--- What the exercise asks ---
Below are records; please set down exactly the lines from the first through the one containing "and folding handles.".

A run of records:
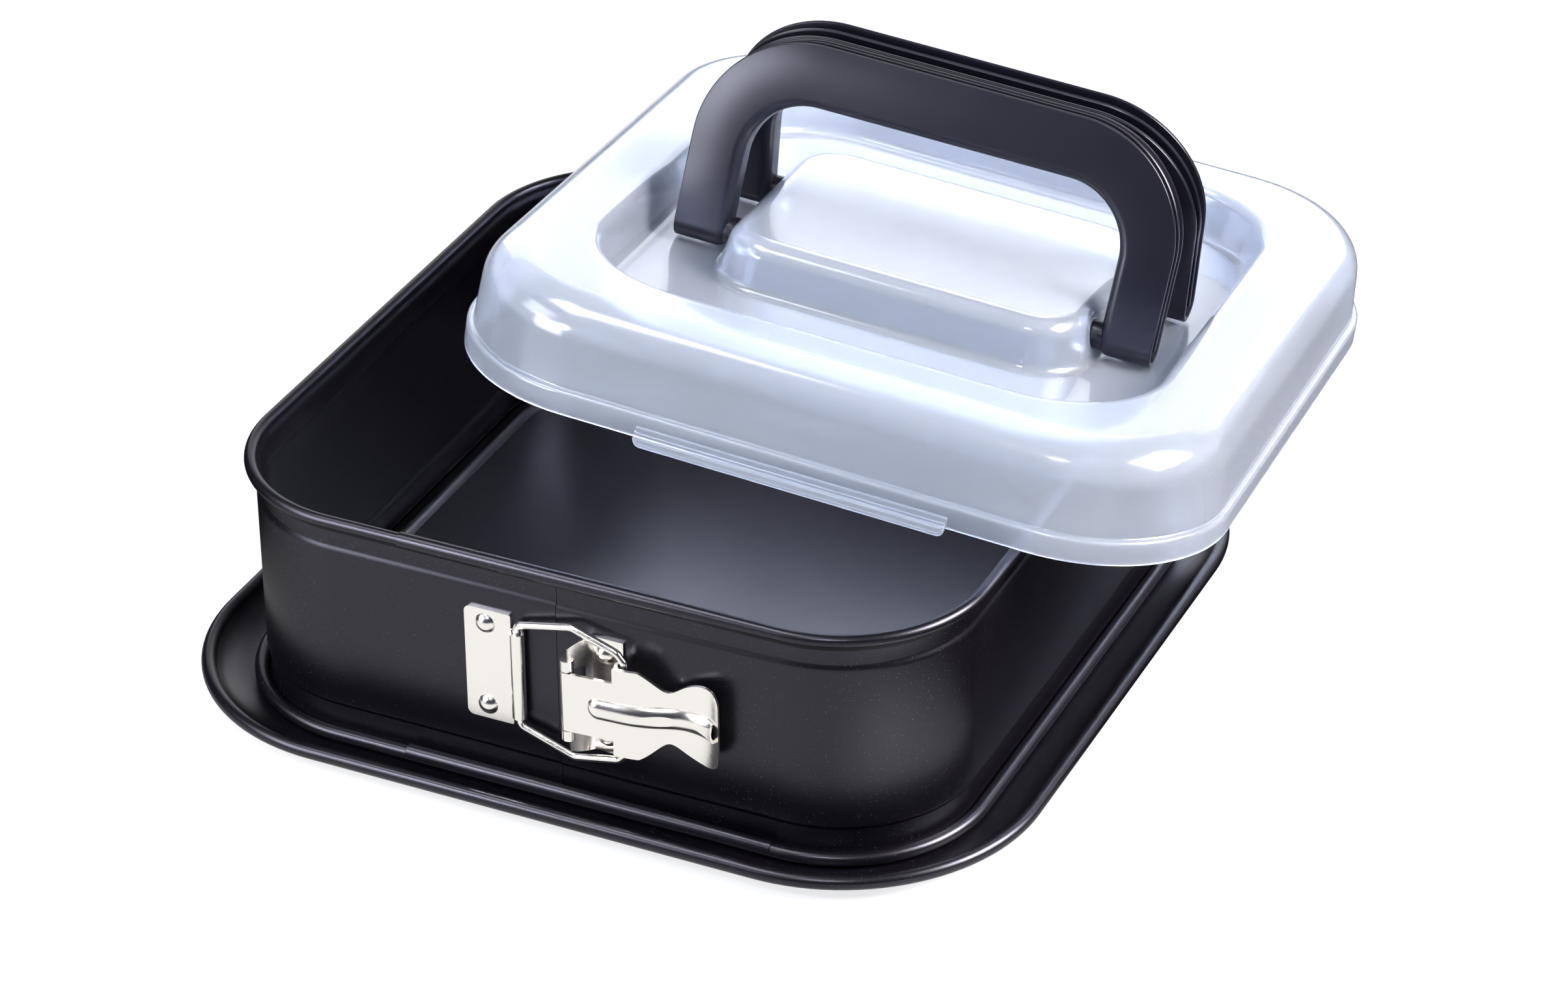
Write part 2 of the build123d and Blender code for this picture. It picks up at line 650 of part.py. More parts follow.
# ------------------------------------------------------------------ the whole carrier
def make_parts():
    parts = {
        "base_tray": base_tray(),
        "ring_band": ring_band(),
        "anchor_plate": anchor_plate(),
        "lever_bracket": lever_bracket(),
        "lever_pin": lever_pin(),
        "latch_lever": latch_lever(),
        "bail_wire": bail_wire(),
        "lid_shell": lid_place * lid_shell(),
        "front_handle": placed_handle(-1),
        "rear_handle": placed_handle(1),
    }
    for name, side in (("lower", -1), ("upper", 1)):
        parts[f"anchor_rivet_{name}"] = rivet(anchor_rivet_x, side, 0)
        parts[f"bracket_rivet_{name}"] = rivet(bracket_rivet_x, side, lap_step)
    return parts


os.makedirs("parts", exist_ok=True)
for node, solid in make_parts().items():
    export_step(solid, f"parts/{node}.step")
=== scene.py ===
"""Looks of the square springform carrier: pan, tray, latch, lid and folding handles.

Lengths are millimetres times MM.  Every piece is modelled at rest, in the part's own frame:
+Z up, the latch wall facing -Y, the origin in the middle of the tray's underside.
"""
import bpy
import json
import math
from collections import Counter
from mathutils import Matrix, Vector

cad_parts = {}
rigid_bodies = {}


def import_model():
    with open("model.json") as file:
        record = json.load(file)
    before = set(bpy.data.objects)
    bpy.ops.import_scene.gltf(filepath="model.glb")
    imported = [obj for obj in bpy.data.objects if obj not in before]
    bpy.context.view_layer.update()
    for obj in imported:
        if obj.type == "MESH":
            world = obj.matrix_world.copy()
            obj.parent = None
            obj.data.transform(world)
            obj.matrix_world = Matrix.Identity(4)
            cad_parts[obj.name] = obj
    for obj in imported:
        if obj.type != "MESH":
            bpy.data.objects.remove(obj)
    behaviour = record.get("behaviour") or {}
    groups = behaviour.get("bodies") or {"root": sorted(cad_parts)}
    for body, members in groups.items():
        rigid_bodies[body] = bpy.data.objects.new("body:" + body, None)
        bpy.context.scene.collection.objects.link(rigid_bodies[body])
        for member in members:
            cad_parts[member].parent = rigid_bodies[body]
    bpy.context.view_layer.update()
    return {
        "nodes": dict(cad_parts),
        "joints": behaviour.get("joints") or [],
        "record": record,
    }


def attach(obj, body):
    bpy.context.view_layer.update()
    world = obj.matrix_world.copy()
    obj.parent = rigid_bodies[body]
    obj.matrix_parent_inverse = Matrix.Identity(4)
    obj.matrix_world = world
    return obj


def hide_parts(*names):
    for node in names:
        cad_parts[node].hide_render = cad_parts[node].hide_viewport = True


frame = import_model()

MM = 0.001
NEAR = 0.001 * MM                # two places closer than this are the same
MERGE = 0.01 * MM                # mirrored halves are joined within this distance
OVERLAP = 0.2 * MM               # how far a cutter or an added form reaches past a face
SHARP = math.radians(35)         # edges sharper than this stay crisp

# ------------------------------------------------------------------ pan
SHEET = 0.8 * MM                 # coated sheet steel
RIM_HALF = 122.25 * MM           # middle of the pan to the centreline of its rolled rim
CORNER = 46.3 * MM               # plan radius of that centreline
RIM = 2.0 * MM                   # radius of the rolled rim
BEAD = 2.2 * MM                  # radius of the rolled foot bead
BEAD_OUT = 1.1 * MM              # its centre, outside the rim's centreline
FOOT_Z = 1.1 * MM                # underside of the foot bead, above the table
RIM_Z = FOOT_Z + 79.9 * MM
BEAD_Z = FOOT_Z + BEAD
WALL = -1.3 * MM                 # outer face of the main wall, from the rim's centreline
GROOVE = WALL - 1.2 * MM         # outer face of the foot groove
NECK = WALL - 0.8 * MM           # outer face of the neck
LEDGE = NECK + 0.9 * MM          # free edge of the rolled rim
SHOULDER_Z = RIM_Z - 9.5 * MM
LEDGE_Z = RIM_Z - 4.2 * MM
GROOVE_Z = FOOT_Z + 13.0 * MM
STEP = 2.5 * MM                  # height over which the wall steps in or out
SEAM_X = 2.1 * MM                # edge of the outer sheet at the overlap
SEAM_GAP = 0.5 * MM              # width of the line beside that edge
SEAM_DEPTH = 0.65 * MM
LAP = 0.6 * MM                   # how far the outer sheet stands out
LAP_FOOT_Z = BEAD_Z + 1.0 * MM   # its lower edge
LAP_FLAT = 32.0 * MM             # it keeps its full step over this length,
LAP_FADE = 40.0 * MM             # and fades out over this one
LAP_END = 0.04 * MM              # what is left of the step where it has faded out
SLEEVE_LEFT = -50.4 * MM         # left end of the sleeves round the rolled edges
SLEEVE = 0.45 * MM               # their thickness,
SLEEVE_END = 0.02 * MM           # and what is left of it at the right end
CORNER_STEPS = 28                # steps round each corner of the pan

# ------------------------------------------------------------------ tray
TRAY_RIM = 2.3 * MM              # radius of the tray's rolled rim
TRAY_RIM_OUT = 17.8 * MM         # its centre, outside the ring rim's centreline,
TRAY_RIM_Z = 6.85 * MM           # and above the table
TRAY_FLOOR = -22.0 * MM          # the tray's floor is one flat face inside this
FLANGE = 4.6 * MM                # the flat channel ends here, outside the rim's centreline
RIB_START = -9.5 * MM            # the rib that centres the ring, from the rim's centreline
RIB_END = -3.9 * MM
RIB = 2.0 * MM                   # its height
# the middle of the dished flange, from its start
FLANGE_DISH = Vector((6.6, 1.9)) * MM

# ------------------------------------------------------------------ lid
LID_WALL = 1.4 * MM
LID_HALF = 126.0 * MM            # skirt's outer face
LID_CORNER = 50.05 * MM
SKIRT = 8.0 * MM                 # its height
SKIRT_STEP = 2.1 * MM            # the dome stands this far inside the skirt
SKIRT_ROUND = 1.5 * MM
STEP_ROUND = 0.5 * MM            # where the dome's wall rises from the step
DOME = 36.0 * MM                 # top of the lid, above the skirt's lower edge
DOME_DRAFT = math.radians(4.5)
DOME_ROUND = 14.0 * MM
RECESS_HALF = 93.5 * MM          # at the lip
RECESS_CORNER = 38.0 * MM
RECESS_FLOOR = 19.6 * MM         # above the skirt's lower edge
RECESS_DRAFT = math.radians(12.5)
RECESS_LIP_ROUND = 4.5 * MM
RECESS_FLOOR_ROUND = 4.0 * MM
ISLAND_HALF = Vector((62.5, 48.0)) * MM  # at its foot
ISLAND_CORNER = 19.0 * MM
ISLAND_DRAFT = math.radians(12.0)
ISLAND_ROUND = 7.0 * MM
ISLAND_FOOT_ROUND = 3.5 * MM
LID_STEPS = 24                   # steps round each corner of the lid
TAB_HALF = 51.0 * MM             # half the lifting tab's length
TAB_TOP = 3.9 * MM               # above the skirt's lower edge
TAB_DROP = 2.2 * MM              # below it
TAB_OUT = 2.6 * MM               # out of the skirt's face
TAB_CORNER = 2.4 * MM

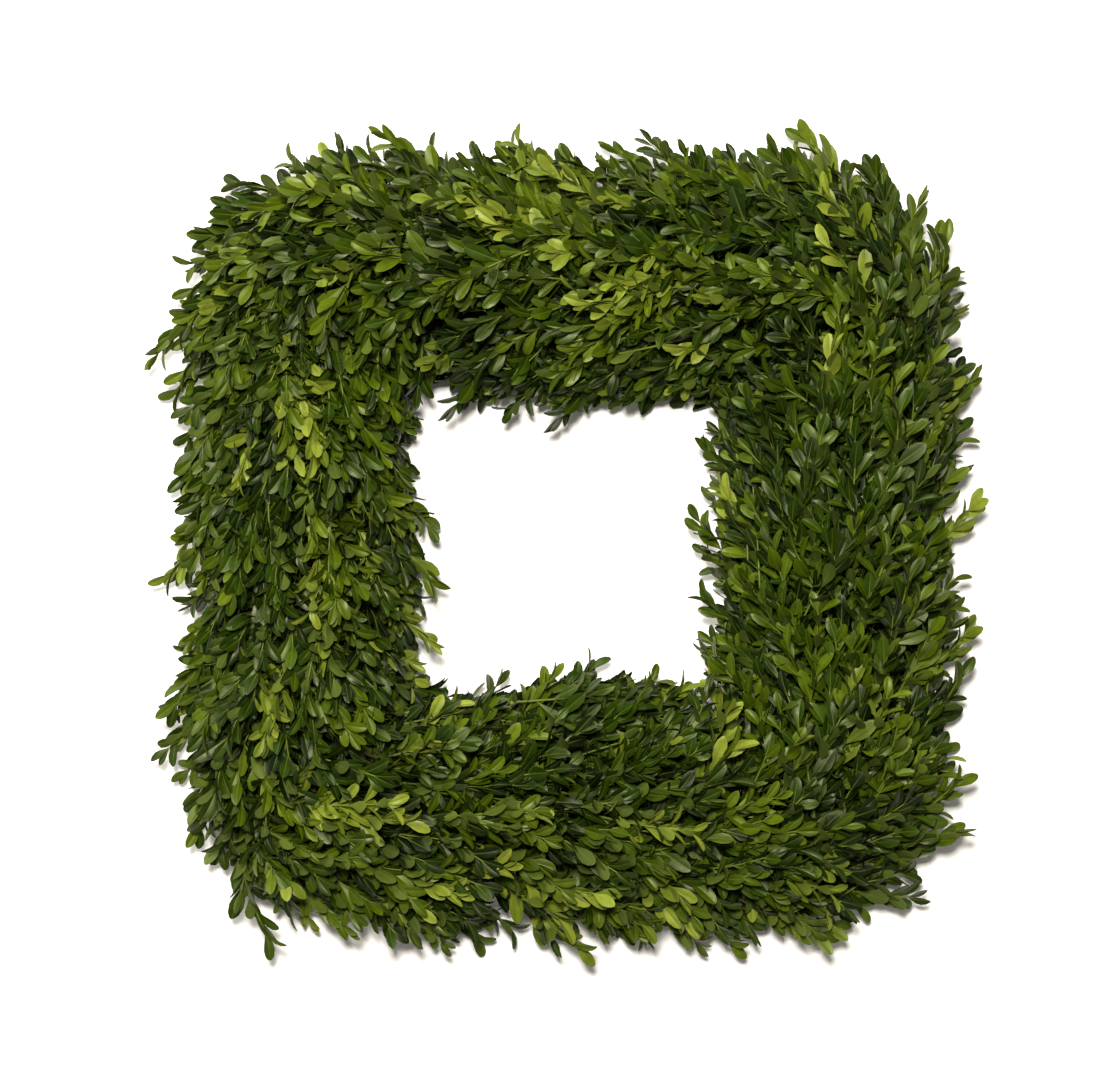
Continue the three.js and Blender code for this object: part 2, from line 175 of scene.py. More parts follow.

--- Output of the task ---
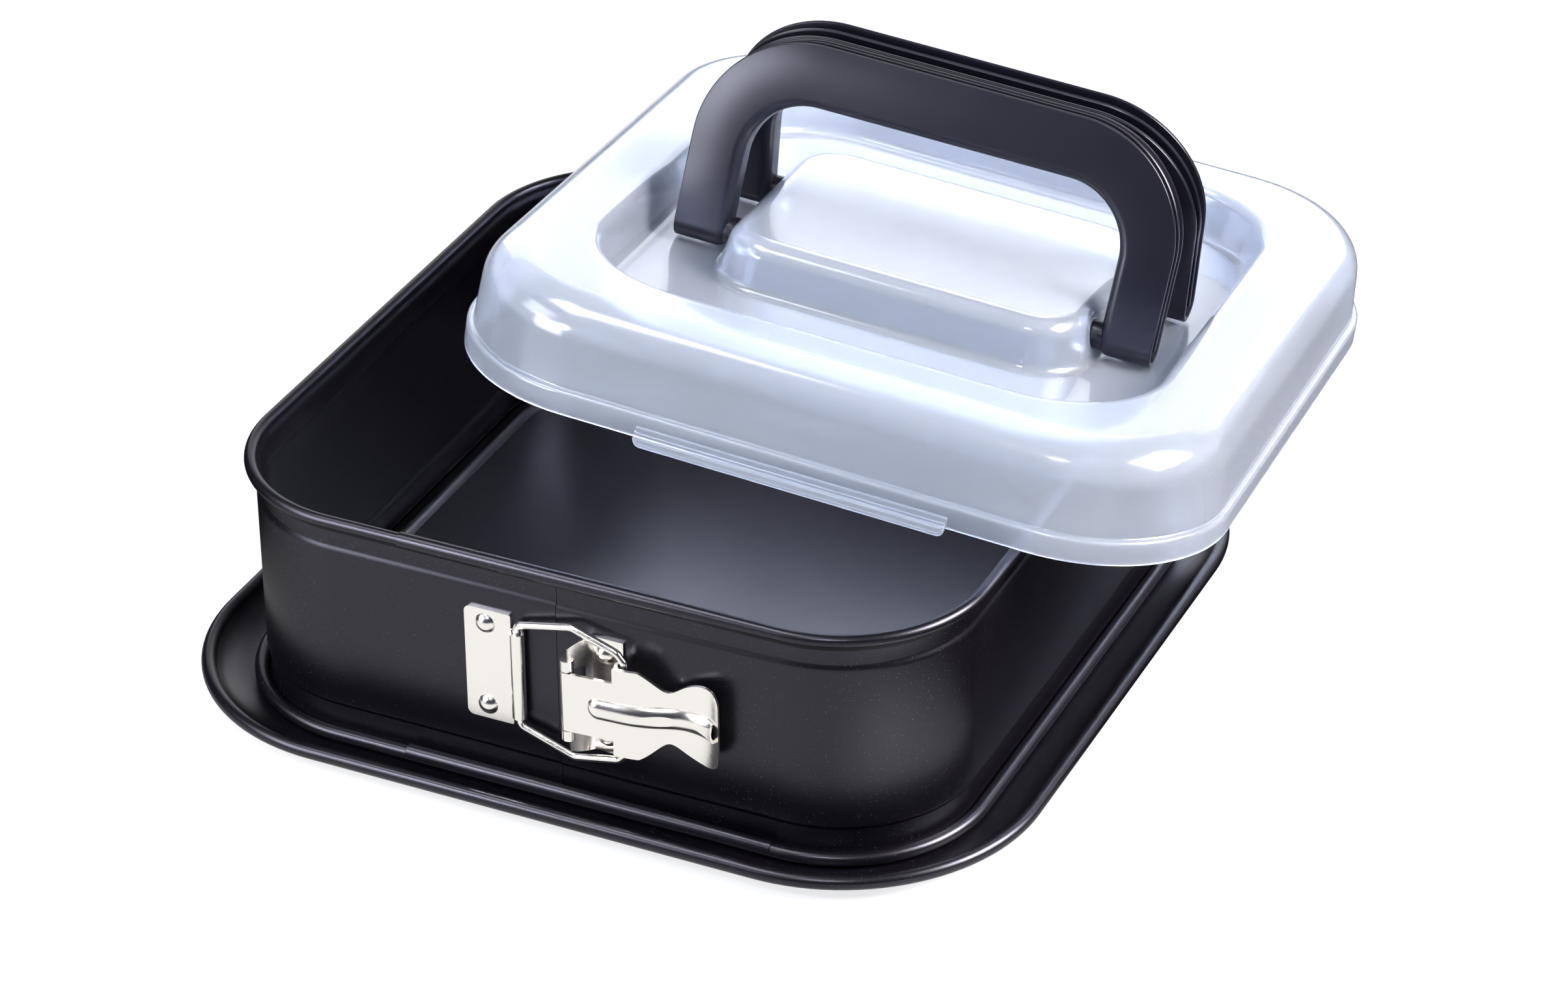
Write part 2 of the build123d and Blender code for this picture. It picks up at line 650 of part.py. More parts follow.
# ------------------------------------------------------------------ the whole carrier
def make_parts():
    parts = {
        "base_tray": base_tray(),
        "ring_band": ring_band(),
        "anchor_plate": anchor_plate(),
        "lever_bracket": lever_bracket(),
        "lever_pin": lever_pin(),
        "latch_lever": latch_lever(),
        "bail_wire": bail_wire(),
        "lid_shell": lid_place * lid_shell(),
        "front_handle": placed_handle(-1),
        "rear_handle": placed_handle(1),
    }
    for name, side in (("lower", -1), ("upper", 1)):
        parts[f"anchor_rivet_{name}"] = rivet(anchor_rivet_x, side, 0)
        parts[f"bracket_rivet_{name}"] = rivet(bracket_rivet_x, side, lap_step)
    return parts


os.makedirs("parts", exist_ok=True)
for node, solid in make_parts().items():
    export_step(solid, f"parts/{node}.step")
=== scene.py ===
"""Looks of the square springform carrier: pan, tray, latch, lid and folding handles.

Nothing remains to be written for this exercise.